SET PROBLEM: Wherever "origin" appears in a line, copy that line.

MATERIAL PROVIDED:
○ ○ ○ ○ ○

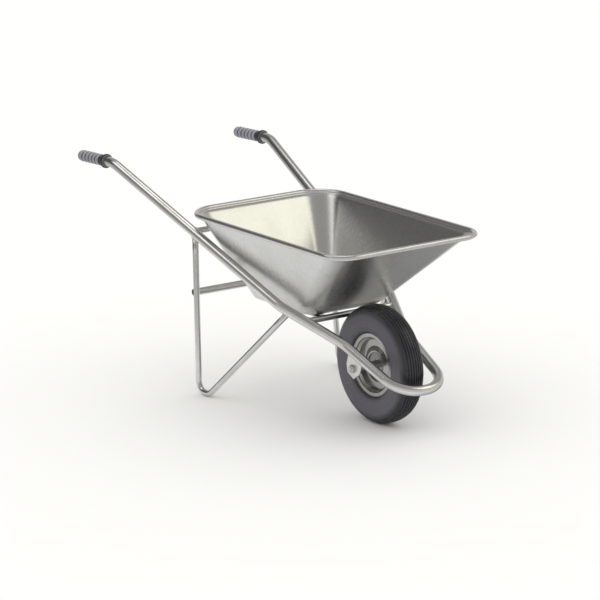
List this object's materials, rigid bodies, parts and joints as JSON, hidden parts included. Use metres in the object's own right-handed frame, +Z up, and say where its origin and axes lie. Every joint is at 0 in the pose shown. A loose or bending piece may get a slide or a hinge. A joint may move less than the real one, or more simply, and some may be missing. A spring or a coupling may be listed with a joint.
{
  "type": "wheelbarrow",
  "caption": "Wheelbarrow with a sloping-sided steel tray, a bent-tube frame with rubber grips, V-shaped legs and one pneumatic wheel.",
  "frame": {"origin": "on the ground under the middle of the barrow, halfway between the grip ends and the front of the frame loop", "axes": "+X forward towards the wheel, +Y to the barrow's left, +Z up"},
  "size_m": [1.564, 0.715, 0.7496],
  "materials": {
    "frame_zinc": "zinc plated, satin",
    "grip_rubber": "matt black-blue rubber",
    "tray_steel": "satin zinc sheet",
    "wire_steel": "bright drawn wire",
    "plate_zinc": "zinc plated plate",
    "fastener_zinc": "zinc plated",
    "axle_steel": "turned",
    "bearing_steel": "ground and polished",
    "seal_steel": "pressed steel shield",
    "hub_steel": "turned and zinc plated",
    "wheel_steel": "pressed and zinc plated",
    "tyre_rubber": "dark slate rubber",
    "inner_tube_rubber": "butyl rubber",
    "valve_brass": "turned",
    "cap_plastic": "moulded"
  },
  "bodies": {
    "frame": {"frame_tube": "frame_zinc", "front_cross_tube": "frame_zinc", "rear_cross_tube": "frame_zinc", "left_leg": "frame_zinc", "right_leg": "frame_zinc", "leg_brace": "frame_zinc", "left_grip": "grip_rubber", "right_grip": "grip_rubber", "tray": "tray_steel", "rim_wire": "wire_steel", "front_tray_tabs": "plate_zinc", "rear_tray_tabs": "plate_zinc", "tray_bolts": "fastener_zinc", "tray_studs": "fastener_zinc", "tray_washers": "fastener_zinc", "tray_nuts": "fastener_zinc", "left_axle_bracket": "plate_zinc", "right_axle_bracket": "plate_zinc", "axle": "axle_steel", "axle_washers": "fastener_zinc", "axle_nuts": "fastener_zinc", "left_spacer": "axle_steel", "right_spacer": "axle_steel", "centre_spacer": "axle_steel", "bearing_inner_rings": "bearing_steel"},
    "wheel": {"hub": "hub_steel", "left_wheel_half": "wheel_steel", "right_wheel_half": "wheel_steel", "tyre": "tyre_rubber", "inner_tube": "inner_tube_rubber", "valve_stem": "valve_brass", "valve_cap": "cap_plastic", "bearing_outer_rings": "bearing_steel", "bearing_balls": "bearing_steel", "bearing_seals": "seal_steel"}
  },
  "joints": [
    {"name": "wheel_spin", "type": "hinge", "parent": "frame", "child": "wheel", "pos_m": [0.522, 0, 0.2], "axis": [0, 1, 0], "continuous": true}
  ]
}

○ ○ ○ ○ ○

EXERCISE RESPONSE:
List this object's materials, rigid bodies, parts and joints as JSON, hidden parts included. Use metres in the object's own right-handed frame, +Z up, and say where its origin and axes lie. Every joint is at 0 in the pose shown. A loose or bending piece may get a slide or a hinge. A joint may move less than the real one, or more simply, and some may be missing. A spring or a coupling may be listed with a joint.
  "frame": {"origin": "on the ground under the middle of the barrow, halfway between the grip ends and the front of the frame loop", "axes": "+X forward towards the wheel, +Y to the barrow's left, +Z up"},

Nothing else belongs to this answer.